- 36°28′04″N 40°49′57″E﻿ / ﻿36.467834°N 40.832637°E
- Type: tell
- Location: Hasakah Governorate, Syria
- Region: Upper Mesopotamia

Site notes
- Excavation dates: 1991-1995
- Archaeologists: Piotr Bieliński

= Tell Rad Shaqrah =

Tell Rad Shaqrah (Tell Rad Shaqra, Tell Rad Shaqurah) was a fortified rural settlement in Syria, in ancient Upper Mesopotamia. It is located on the northern bank of the Khabur River, about 15 kilometers from Hassake (Al-Hasaka).

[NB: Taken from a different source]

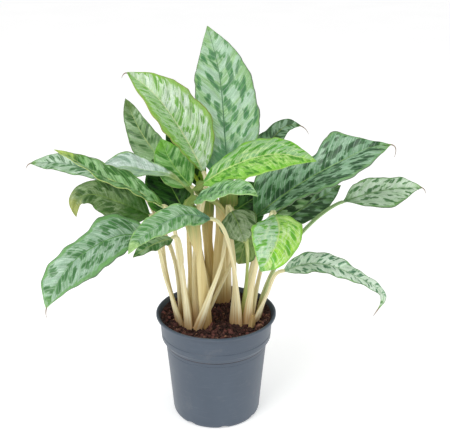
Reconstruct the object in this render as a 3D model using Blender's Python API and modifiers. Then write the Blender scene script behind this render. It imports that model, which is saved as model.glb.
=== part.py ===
"""Potted Chinese evergreen: nursery pot, soil, leaf stalks and leaf blades.

Metres, +Z up, origin at the middle of the pot's underside, front is -Y.
Every blade and every stalk is its own closed body with a small gap at each seat.
"""
import math

import bmesh
import bpy
import numpy as np
from mathutils import Vector

MM = 0.001

# Driving dimensions, in millimetres.
POT_RIM_RADIUS = 60.0
POT_HEIGHT = 110.0
POT_FOOT_RADIUS = 44.2
POT_WALL = 2.0
POT_FLOOR = 2.6
LIP_HEIGHT = 3.0
COLLAR_TOP_RADIUS = 56.6
COLLAR_FOOT_RADIUS = 54.8
COLLAR_FOOT_Z = 83.0
BODY_TOP_RADIUS = 50.6
BODY_TOP_Z = 76.0
DRAIN_COUNT = 8
DRAIN_RADIUS = 3.2
SOIL_TOP = 101.0
SOIL_RISE = 4.5
SOIL_GAP = 0.3
SEAT_GAP = 0.3
BLADE_THICKNESS = 0.9
BLADE_ROWS = 12
BLADE_COLUMNS = 4
STALK_FOOT_RADIUS = 3.6
STALK_TOP_RADIUS = 2.0
STALK_RINGS = 9
BLADE_GAP = 0.5

# Half width of a blade along its length, as a share of the widest place.
OUTLINE = (
    (0.00, 0.06), (0.05, 0.30), (0.12, 0.58), (0.22, 0.84), (0.34, 0.98), (0.42, 1.00),
    (0.52, 0.97), (0.64, 0.86), (0.75, 0.69), (0.85, 0.46), (0.93, 0.23), (1.00, 0.02),
)
WIDEST_AT = 0.42
STATIONS = (0.0, 0.1, 0.3, 0.5, 0.7, 0.9, 1.0)

# One row per leaf. midrib: points from the blade's foot to its tip. faces: the way the upper side looks.
# fold: how far each half lifts, degrees. left, right: share of the half width at five stations.
# foot, stalk: where the stalk leaves the soil and the points it passes.
LEAVES = {
    "leaf_01": dict(
        midrib=[(12, 8, 240), (9, 18, 285), (4, 33, 340), (-7, 46, 383)],
        width=59, faces=(0.05, -0.93, 0.35), fold=8, widest=0.44,
        left=(1.3, 0.95, 0.85, 0.95, 1.1), right=(1.15, 1.15, 1.1, 1.1, 1.1),
        foot=(10, 40), stalk=[(10, 32, 180)],
    ),
    "leaf_02": dict(
        midrib=[(-12, -2, 256), (-33, -14, 301), (-54, -24, 334), (-76, -24, 352)],
        width=49, faces=(0.35, -0.6, 0.7), fold=22, widest=0.38,
        left=(0.6, 0.85, 1.05, 1.3, 1.1), right=(1.25, 1.3, 1.2, 1.1, 1.05),
        foot=(-18, -14), stalk=[(-20, -11, 180)],
    ),
    "leaf_03": dict(
        midrib=[(-46, 32, 247), (-73, 58, 277), (-91, 84, 307)],
        width=31, faces=(-0.2, -0.8, 0.5), fold=15,
        left=(1, 1, 0.9, 0.6, 0.6), right=(1, 1, 0.9, 0.8, 0.7),
        foot=(-26, 0), stalk=[(-26, 22, 160), (-31, 36, 215)],
    ),
    "leaf_04": dict(
        midrib=[(-24, 9, 238), (-42, 15, 260), (-52, 27, 280)],
        width=36, faces=(0, -0.8, 0.6), fold=10,
        foot=(-18, 0), stalk=[(-17, 3, 190)],
    ),
    "leaf_05": dict(
        midrib=[(-27, -5, 241), (-42, -1, 252), (-66, 5, 255), (-90, 10, 257), (-111, 8, 244)],
        width=31, faces=(0, -0.5, 0.85), fold=14, widest=0.6,
        left=(0.6, 0.6, 0.85, 1, 1), right=(0.6, 0.6, 0.85, 1, 1),
        foot=(-22, -7), stalk=[(-26, -5, 185), (-24.5, -5, 228)],
    ),
    "leaf_06": dict(
        midrib=[(-80, 32, 228), (-121, 40, 244), (-155, 50, 249), (-186, 54, 248)],
        width=33, faces=(-0.1, -0.55, 0.8), fold=12, widest=0.55,
        right=(1, 0.9, 0.8, 0.8, 0.8),
        foot=(-33.5, 0), stalk=[(-42, 10, 165), (-60, 22, 205)],
    ),
    "leaf_07": dict(
        midrib=[(-48, -28, 231), (-76, -44, 254), (-101, -56, 270), (-121, -58, 284), (-138, -52, 291)],
        width=35, faces=(0.5, -0.15, 0.85), fold=14,
        foot=(-26, -14), stalk=[(-34, -18, 165)],
    ),
    "leaf_08": dict(
        midrib=[(-64, 10, 208), (-94, 10, 222), (-119, 6, 231), (-132, 0, 227), (-132, -7, 213)],
        width=36, faces=(0, -0.75, 0.6), fold=5, widest=0.45,
        left=(1, 1.1, 1.1, 0.6, 0.6), right=(1, 1, 0.9, 0.6, 0.6),
        foot=(-37, -7), stalk=[(-46, -2, 155)],
    ),
    "leaf_09": dict(
        midrib=[(-60, -28, 196), (-79, -46, 210), (-103, -66, 209), (-127, -86, 196), (-146, -98, 163)],
        width=54, faces=(-0.25, -0.7, 0.65), fold=14, widest=0.45,
        left=(1.05, 1.2, 1.4, 1.4, 1.1), right=(0.6, 0.55, 0.45, 0.6, 1.05),
        foot=(-33.5, -14), stalk=[(-44, -20, 150)],
    ),
    "leaf_10": dict(
        midrib=[(-5, -40, 223), (-28, -58, 233), (-49, -80, 231), (-64, -96, 225), (-72, -110, 218)],
        width=39, faces=(0, -0.55, 0.8), fold=8, widest=0.45,
        left=(1, 0.95, 0.75, 0.65, 0.6), right=(0.65, 0.65, 0.65, 0.65, 0.7),
        foot=(22, -15), stalk=[(18, -24, 160), (8, -33, 208)],
    ),
    "leaf_11": dict(
        midrib=[(-40, -40, 204), (-55, -62, 207), (-71, -86, 205)],
        width=18, faces=(0, -0.5, 0.8), fold=8,
        foot=(-27, -22), stalk=[(-30, -28, 150)],
    ),
    "leaf_12": dict(
        midrib=[(-28, 6, 207), (-42, 18, 232), (-62, 36, 257)],
        width=57, faces=(0.1, -0.8, 0.5), fold=8,
        right=(0.6, 0.6, 0.6, 0.7, 0.9),
        foot=(-6, 38), stalk=[(-16, 28, 160)],
    ),
    "leaf_13": dict(
        midrib=[(-13, 26, 229), (-31, 50, 253), (-50, 74, 278)],
        width=32, faces=(0.2, -0.8, 0.5), fold=20,
        left=(0.6, 0.8, 1, 1, 1),
        foot=(-2, 45), stalk=[(-8, 36, 170)],
    ),
    "leaf_14": dict(
        midrib=[(-12, -22, 250), (17, -36, 272), (51, -58, 288), (84, -76, 287)],
        width=45, faces=(0, -0.5, 0.85), fold=6,
        left=(0.7, 0.8, 1, 1, 1), right=(1, 1, 1.25, 1.5, 1.4),
        foot=(2, 36), stalk=[(4, 22, 165), (-2, 0, 222)],
    ),
    "leaf_15": dict(
        midrib=[(-19, -36, 239), (2, -62, 256), (21, -86, 266), (34, -104, 266)],
        width=29, faces=(0, -0.6, 0.8), fold=8,
        left=(0.8, 0.75, 0.75, 0.9, 1),
        foot=(-10, -14), stalk=[(-13, -22, 150), (-16, -26, 180)],
    ),
    "leaf_16": dict(
        midrib=[(29, 33, 246), (50, 52, 265), (72, 72, 281), (88, 80, 279)],
        width=39, faces=(-0.1, -0.8, 0.5), fold=12,
        left=(0.8, 0.7, 0.6, 0.6, 0.7),
        foot=(7, 47), stalk=[(16, 43, 180)],
    ),
    "leaf_17": dict(
        midrib=[(37, -5, 211), (78, -4, 243), (120, -10, 270), (155, -12, 285), (170, -12, 273)],
        width=53, faces=(-0.2, -0.5, 0.85), fold=22, widest=0.48,
        left=(2.1, 1.35, 0.95, 0.9, 0.6), right=(1.2, 1.1, 1.4, 1.7, 1.4),
        foot=(26, -5), stalk=[(31, -4, 160)],
    ),
    "leaf_18": dict(
        midrib=[(54, 12, 204), (79, 20, 220), (104, 28, 233)],
        width=22, faces=(0, -0.8, 0.6), fold=6,
        foot=(28, 5), stalk=[(36, 8, 155)],
    ),
    "leaf_19": dict(
        midrib=[(64, 30, 192), (91, 48, 202), (131, 74, 217)],
        width=35, faces=(0, -0.6, 0.7), fold=8,
        foot=(34, -1), stalk=[(46, 16, 150)],
    ),
    "leaf_20": dict(
        midrib=[(126, 20, 218), (152, 26, 224), (180, 30, 228), (205, 32, 228)],
        width=35, faces=(0, -0.5, 0.85), fold=12, widest=0.5,
        left=(1.6, 1.2, 0.9, 0.9, 0.9), right=(1, 1.1, 1.4, 1.4, 1.1),
        foot=(42, 2), stalk=[(58, 10, 150), (94, 14, 198)],
    ),
    "leaf_21": dict(
        midrib=[(53, -44, 228), (55, -72, 224), (48, -98, 215), (37, -112, 203)],
        width=47, faces=(0, -0.2, 1), tip_faces=(0, -1, 0.25), fold=6, widest=0.48,
        left=(1, 0.95, 0.85, 0.8, 1.0), right=(1, 1, 1, 1.1, 1.2),
        foot=(30, -13), stalk=[(37, -20, 160)],
    ),
    "leaf_22": dict(
        midrib=[(65, -20, 162), (94, -26, 172), (124, -36, 167), (155, -50, 150), (150, -56, 139)],
        width=33, faces=(0.1, -0.5, 0.8), fold=10,
        left=(1, 0.75, 0.6, 0.4, 0.5), right=(1, 0.8, 0.7, 0.6, 0.6),
        foot=(38, -9), stalk=[(50, -14, 135)],
    ),
    "leaf_23": dict(
        midrib=[(15, -4, 217), (21, -14, 208), (27, -23, 192)],
        width=38, faces=(0, -0.8, 0.6), fold=6,
        left=(0.7, 1, 1, 1, 1), right=(0.7, 1, 1, 1, 1),
        foot=(-19, -23), stalk=[(-6, -28, 140), (5, -20, 170), (11, -6, 205)],
    ),
    "leaf_24": dict(
        midrib=[(34, 13, 204), (32, 7, 196), (29, 4, 182), (22, 1, 160)],
        width=26, faces=(0, -0.95, 0.2), fold=8, widest=0.5,
        left=(1, 1, 1, 1.2, 1.8), right=(1, 1, 1, 1.2, 1.8),
        foot=(-14.4, -7), stalk=[(12, 8, 150), (30, 18, 190)],
    ),
    "leaf_25": dict(
        midrib=[(19, 9, 213), (35, 12, 223), (53, 14, 234)],
        width=27, faces=(0, -0.75, 0.6), fold=8,
        foot=(17, -7), stalk=[(18, -11, 158)],
    ),
}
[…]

== Archaeological research ==
Tell Rad Shaqrah covers an area of about 1 hectare and rises to 6 meters above the plain. The site was excavated in 1991–1995 as part of the Western Hassake Dam Project, an international salvage project organized by the Syrian Directorate-General of Antiquities and Museums. The expedition from the Polish Centre of Mediterranean Archaeology University of Warsaw was directed by Piotr Bieliński. Earlier in the framework of the same project, Polish archaeologists conducted research at the sites of Tell Djassa and Tell Abu Hafur.

The tell measures 140 by 120 meters and is 8 meters high. Nine settlement layers were identified during the excavations. The oldest remains date to the Halaf period; the settlement expanded in the Early Dynastic III period (mid-3rd millennium BC); the youngest phases date to the Neo-Assyrian period. The settlement was encircled by a 4-meter-thick wall built of mud-brick, with thick (more than 6 meters) buttresses faced with basalt blocks. This type of fortification is called glacis. Thirty-four graves of children and adults, as well as infants, were uncovered. They included pit graves, graves in stone setting, and infant burials in kitchen vessels. The child burials yielded the richest and most diverse grave furnishings, consisting of vessels as well as jewelry made of bronze, stone, shells, and other materials. The finds included zoomorphic beads and pendants. Finds also included 19 Third-millennium BC clay figurines (9 anthropomorphic and 10 zoomorphic).